__Problem statement__
Every entry that follows should be reproduced exactly.

__Rows__
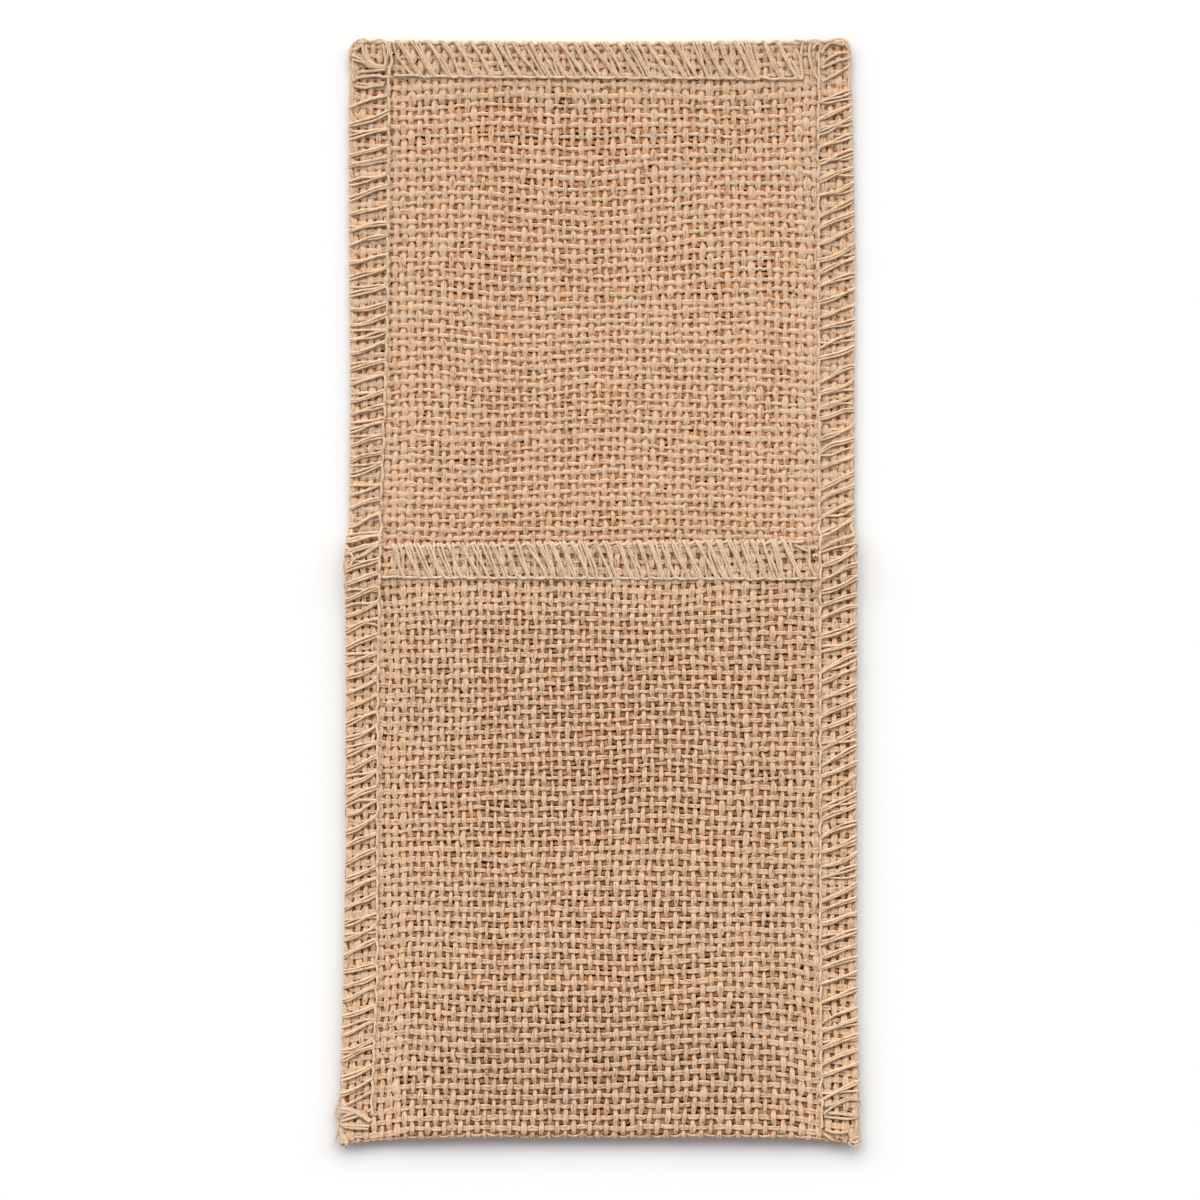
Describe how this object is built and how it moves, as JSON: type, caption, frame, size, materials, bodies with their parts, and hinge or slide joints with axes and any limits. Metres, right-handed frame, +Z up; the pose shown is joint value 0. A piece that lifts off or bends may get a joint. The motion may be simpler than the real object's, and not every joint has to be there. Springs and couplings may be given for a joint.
{
  "type": "cutlery pouch",
  "caption": "Flat cutlery pouch of open hessian, folded up at the bottom into a front pocket, with overlocked sides, top and mouth.",
  "frame": {"origin": "middle of the pouch's outline, on the surface that its back panel lies on", "axes": "+Z up out of the surface, +Y towards the top edge of the back panel, +X to the right, seen with the pocket upwards"},
  "size_m": [0.1129, 0.2402, 0.0091],
  "materials": {
    "hessian": "raw open plain weave of slubby jute yarn",
    "edging_thread": "overlocked jute-coloured thread"
  },
  "bodies": {
    "root": {"cloth": "hessian", "edging_top": "edging_thread", "edging_left": "edging_thread", "edging_right": "edging_thread", "edging_mouth": "edging_thread"}
  },
  "joints": []
}
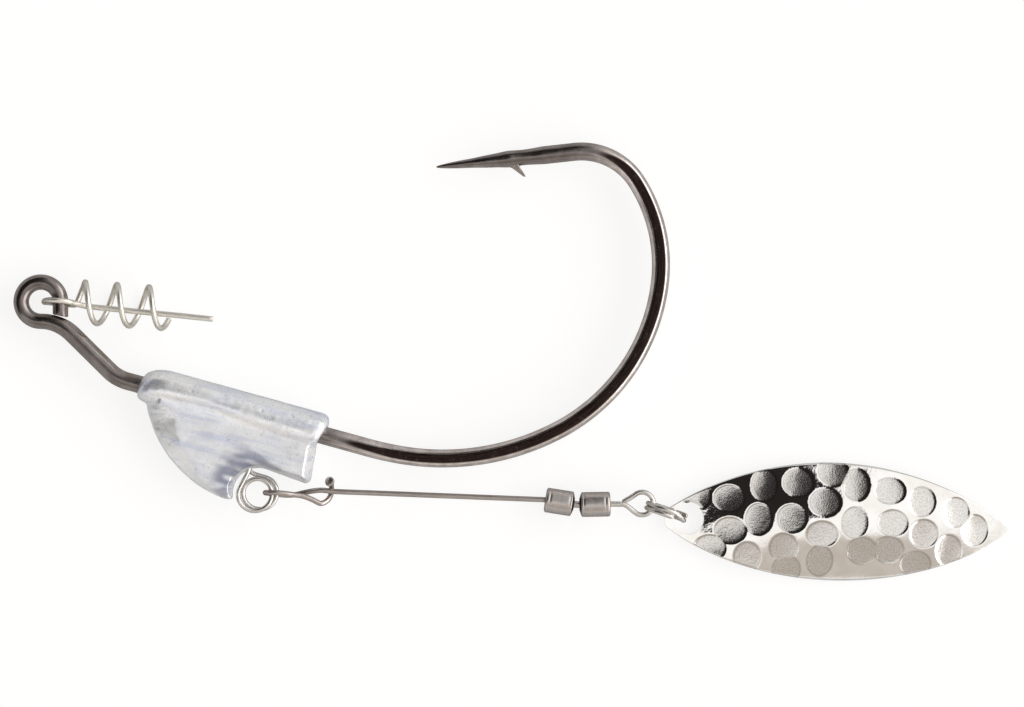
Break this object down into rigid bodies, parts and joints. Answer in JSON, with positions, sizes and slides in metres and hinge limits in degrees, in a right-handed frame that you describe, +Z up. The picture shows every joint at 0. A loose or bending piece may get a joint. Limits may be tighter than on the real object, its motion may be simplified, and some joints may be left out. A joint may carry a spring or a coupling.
{
  "type": "weighted swimbait hook with underspin blade",
  "caption": "Wide-gap swimbait hook with a cast keel weight, a coiled pin keeper on the line eye and a dented willow-leaf blade spinning on a wire arm below.",
  "frame": {"origin": "middle of the box that holds the whole lure, on the plane it lies on", "axes": "+X from the line eye towards the blade's tip, +Y towards the hook point, +Z up out of the lure's side"},
  "size_m": [0.1034, 0.0456, 0.0049],
  "materials": {
    "black_nickel": "high-carbon steel wire under polished black nickel plate",
    "bright_lead": "cast lead with its bright skin, streaked and lightly pitted",
    "stainless_wire": "drawn stainless spring wire",
    "black_brass": "drawn brass shell under satin black nickel plate",
    "silver_plate": "brass sheet, silver plated and polished, with struck round dents"
  },
  "bodies": {
    "lure": {"hook": "black_nickel", "keel_weight": "bright_lead", "hanger_loop": "stainless_wire"},
    "keeper": {"centering_pin_spring": "stainless_wire"},
    "arm": {"spinner_arm": "stainless_wire"},
    "drum_front": {"front_barrel": "black_brass"},
    "link": {"link_pin": "stainless_wire"},
    "drum_rear": {"rear_barrel": "black_brass"},
    "eye": {"swivel_eye": "stainless_wire"},
    "ring": {"split_ring": "stainless_wire"},
    "blade": {"willow_blade": "silver_plate"}
  },
  "joints": [
    {"name": "keeper_swing", "type": "hinge", "parent": "lure", "child": "keeper", "pos_m": [-0.04892, 0.00626, 0.00245], "axis": [0, 0, 1], "range_deg": [-6, 190]},
    {"name": "arm_swing", "type": "hinge", "parent": "lure", "child": "arm", "pos_m": [-0.02634, -0.01367, 0.00245], "axis": [0, 0, 1], "range_deg": [-120, 4]},
    {"name": "front_drum_spin", "type": "hinge", "parent": "arm", "child": "drum_front", "pos_m": [0.00335, -0.01428, 0.00199], "axis": [0.9877, -0.1564, 0], "continuous": true},
    {"name": "link_tilt", "type": "hinge", "parent": "drum_front", "child": "link", "pos_m": [0.00633, -0.01476, 0.00199], "axis": [0, 0, 1], "range_deg": [-12, 2]},
    {"name": "rear_drum_spin", "type": "hinge", "parent": "link", "child": "drum_rear", "pos_m": [0.00689, -0.01479, 0.00199], "axis": [0.9998, 0.0174, 0], "continuous": true},
    {"name": "eye_spin", "type": "hinge", "parent": "drum_rear", "child": "eye", "pos_m": [0.01009, -0.01473, 0.00199], "axis": [0.9998, 0.0174, 0], "continuous": true},
    {"name": "ring_swing", "type": "hinge", "parent": "eye", "child": "ring", "pos_m": [0.01339, -0.01468, 0.00199], "axis": [0, 0, 1], "range_deg": [-30, 45]},
    {"name": "blade_swing", "type": "hinge", "parent": "ring", "child": "blade", "pos_m": [0.01828, -0.01632, 0.001], "axis": [0, 0, 1], "range_deg": [-30, 25]}
  ]
}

__Solution for this exercise__
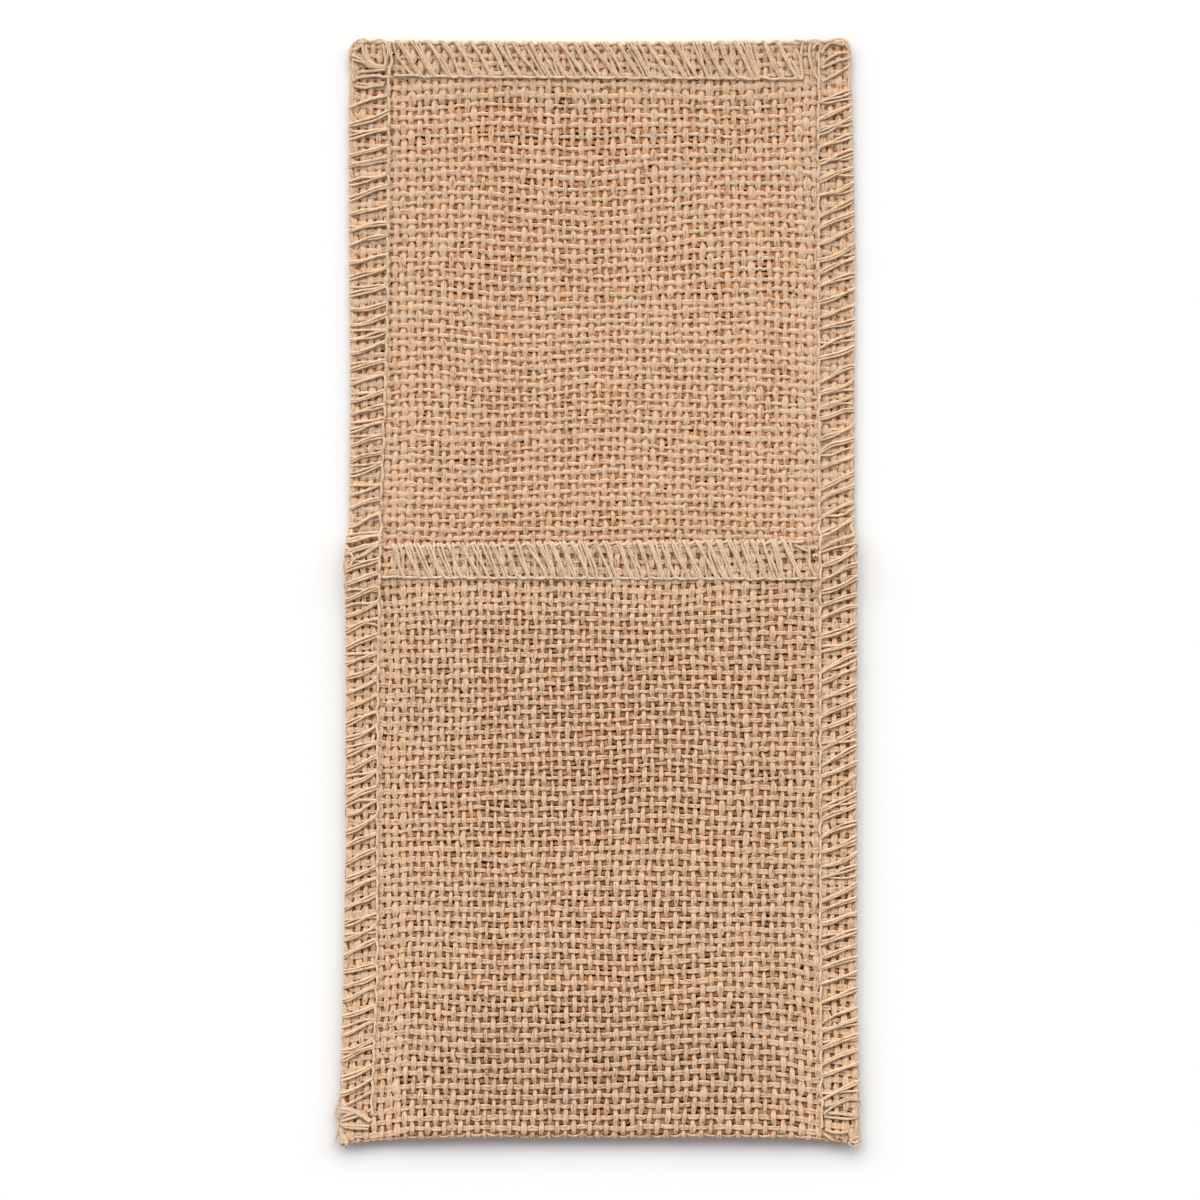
Describe how this object is built and how it moves, as JSON: type, caption, frame, size, materials, bodies with their parts, and hinge or slide joints with axes and any limits. Metres, right-handed frame, +Z up; the pose shown is joint value 0. A piece that lifts off or bends may get a joint. The motion may be simpler than the real object's, and not every joint has to be there. Springs and couplings may be given for a joint.
{
  "type": "cutlery pouch",
  "caption": "Flat cutlery pouch of open hessian, folded up at the bottom into a front pocket, with overlocked sides, top and mouth.",
  "frame": {"origin": "middle of the pouch's outline, on the surface that its back panel lies on", "axes": "+Z up out of the surface, +Y towards the top edge of the back panel, +X to the right, seen with the pocket upwards"},
  "size_m": [0.1129, 0.2402, 0.0091],
  "materials": {
    "hessian": "raw open plain weave of slubby jute yarn",
    "edging_thread": "overlocked jute-coloured thread"
  },
  "bodies": {
    "root": {"cloth": "hessian", "edging_top": "edging_thread", "edging_left": "edging_thread", "edging_right": "edging_thread", "edging_mouth": "edging_thread"}
  },
  "joints": []
}
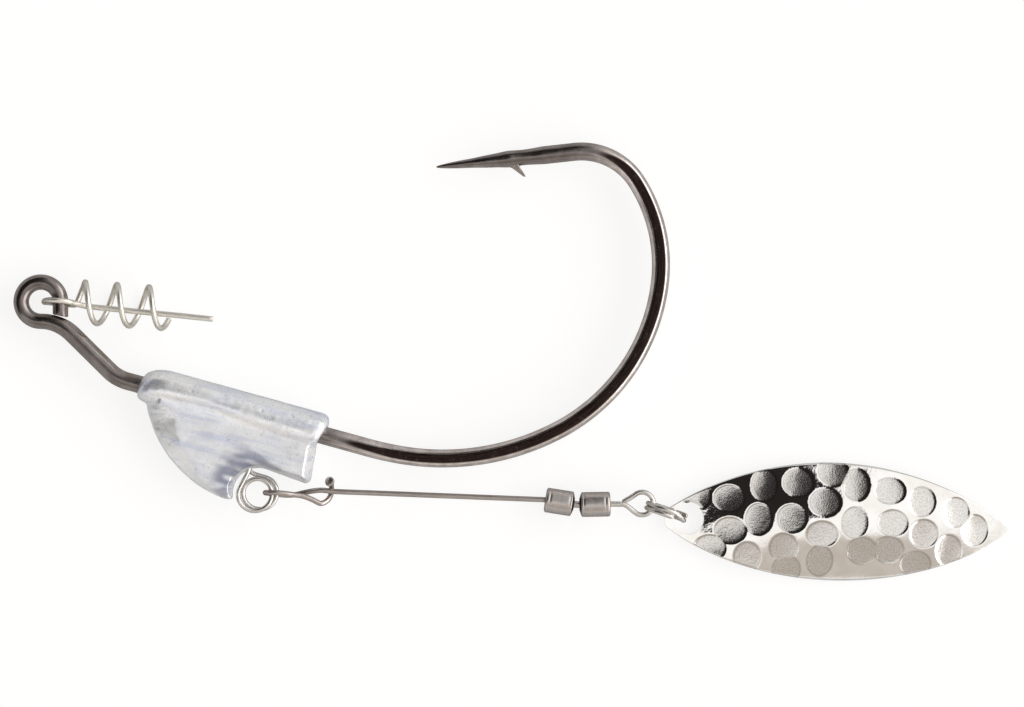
Break this object down into rigid bodies, parts and joints. Answer in JSON, with positions, sizes and slides in metres and hinge limits in degrees, in a right-handed frame that you describe, +Z up. The picture shows every joint at 0. A loose or bending piece may get a joint. Limits may be tighter than on the real object, its motion may be simplified, and some joints may be left out. A joint may carry a spring or a coupling.
{
  "type": "weighted swimbait hook with underspin blade",
  "caption": "Wide-gap swimbait hook with a cast keel weight, a coiled pin keeper on the line eye and a dented willow-leaf blade spinning on a wire arm below.",
  "frame": {"origin": "middle of the box that holds the whole lure, on the plane it lies on", "axes": "+X from the line eye towards the blade's tip, +Y towards the hook point, +Z up out of the lure's side"},
  "size_m": [0.1034, 0.0456, 0.0049],
  "materials": {
    "black_nickel": "high-carbon steel wire under polished black nickel plate",
    "bright_lead": "cast lead with its bright skin, streaked and lightly pitted",
    "stainless_wire": "drawn stainless spring wire",
    "black_brass": "drawn brass shell under satin black nickel plate",
    "silver_plate": "brass sheet, silver plated and polished, with struck round dents"
  },
  "bodies": {
    "lure": {"hook": "black_nickel", "keel_weight": "bright_lead", "hanger_loop": "stainless_wire"},
    "keeper": {"centering_pin_spring": "stainless_wire"},
    "arm": {"spinner_arm": "stainless_wire"},
    "drum_front": {"front_barrel": "black_brass"},
    "link": {"link_pin": "stainless_wire"},
    "drum_rear": {"rear_barrel": "black_brass"},
    "eye": {"swivel_eye": "stainless_wire"},
    "ring": {"split_ring": "stainless_wire"},
    "blade": {"willow_blade": "silver_plate"}
  },
  "joints": [
    {"name": "keeper_swing", "type": "hinge", "parent": "lure", "child": "keeper", "pos_m": [-0.04892, 0.00626, 0.00245], "axis": [0, 0, 1], "range_deg": [-6, 190]},
    {"name": "arm_swing", "type": "hinge", "parent": "lure", "child": "arm", "pos_m": [-0.02634, -0.01367, 0.00245], "axis": [0, 0, 1], "range_deg": [-120, 4]},
    {"name": "front_drum_spin", "type": "hinge", "parent": "arm", "child": "drum_front", "pos_m": [0.00335, -0.01428, 0.00199], "axis": [0.9877, -0.1564, 0], "continuous": true},
    {"name": "link_tilt", "type": "hinge", "parent": "drum_front", "child": "link", "pos_m": [0.00633, -0.01476, 0.00199], "axis": [0, 0, 1], "range_deg": [-12, 2]},
    {"name": "rear_drum_spin", "type": "hinge", "parent": "link", "child": "drum_rear", "pos_m": [0.00689, -0.01479, 0.00199], "axis": [0.9998, 0.0174, 0], "continuous": true},
    {"name": "eye_spin", "type": "hinge", "parent": "drum_rear", "child": "eye", "pos_m": [0.01009, -0.01473, 0.00199], "axis": [0.9998, 0.0174, 0], "continuous": true},
    {"name": "ring_swing", "type": "hinge", "parent": "eye", "child": "ring", "pos_m": [0.01339, -0.01468, 0.00199], "axis": [0, 0, 1], "range_deg": [-30, 45]},
    {"name": "blade_swing", "type": "hinge", "parent": "ring", "child": "blade", "pos_m": [0.01828, -0.01632, 0.001], "axis": [0, 0, 1], "range_deg": [-30, 25]}
  ]
}